As Oscar said, the multicast table is rather limited on the x440 (G1). If you are not doing L3 on this switch, then change the lookup key for multicast.
By default (S,G,V) is used: it uses L3 Hash table.
I see you changed that to (*,G,V), which can help but:
1) you're still using the L3 hash table
2) it depends on your traffic type
So, the best way to scale up, if you don't do L3 Multicast (that includes PVLAN, MVR...), is to configure the lookup-key to mac-vlan.
configure forwarding ipmc lookup-key [group-vlan | source-group-vlan | mac-vlan | mixed-mode]
mac-vlan: Uses L2 Multicast FDB table with (DMAC, V) lookup. This is the default for Summit x430. This mode helps Multicast scaling on entry-level platforms where the L2 Multicast FDB table can store a significantly higher number of entries. As an example, Summit x440 can scale up to 4,000 entries in this mode compared to 192 (with Multicast compression enabled).
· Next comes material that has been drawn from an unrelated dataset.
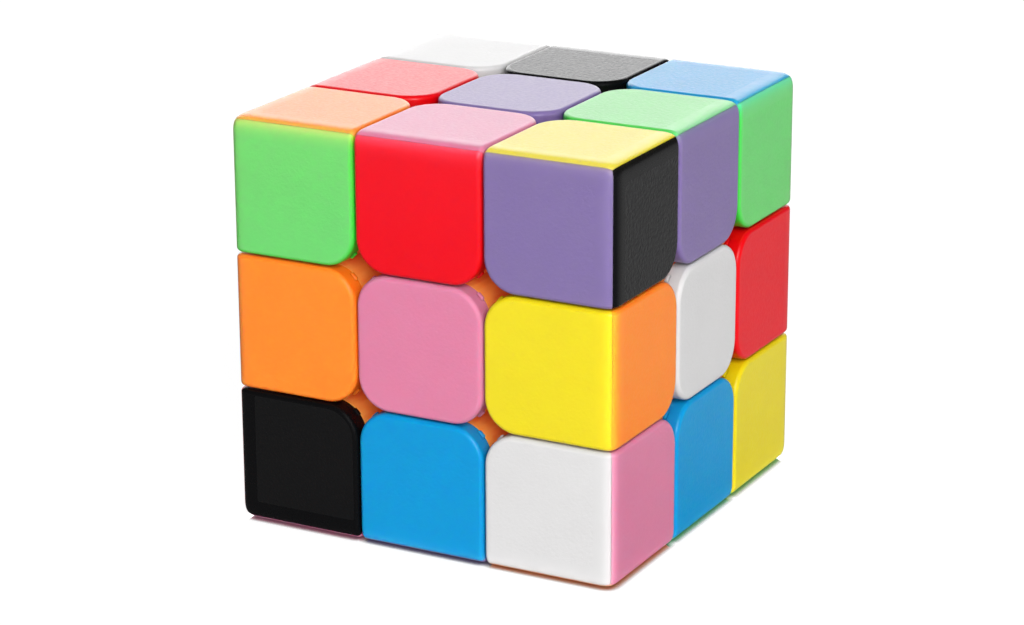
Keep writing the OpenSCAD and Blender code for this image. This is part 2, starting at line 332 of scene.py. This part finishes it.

mixed-mode: Uses both L2 Multicast FDB and L3 Hash tables for multicast. In this mode, the following logic is applied on installing the cache entries in hardware:
- Multicast cache entries requiring to be forwarded across VLANs are installed in the L3 Hash table. This includes PIM, MVR and PVLAN cache entries.
- Multicast cache entries requiring L2 forwarding within a VLAN are installed in the L2 Multicast FDB table. This includes entries corresponding to IGMP Snooping, PIM Snooping and MLD Snooping.
- Any IPv4/IPv6 reserved multicast addresses (for example 224.0.0.x) are installed in the L3 Hash table as needed. These reserved addresses map to the following multicast MAC addresses: 01:00:5e:00:00:xx, 33:33:00:00:00:xx, 33:33:00:00:01:xx or 33:33:ff:xx:xx:xx.
Any change in the lookup key configuration causes all cache entries to be cleared, and traffic is temporarily dropped until the system re-learns the multicast caches and associated subscriptions.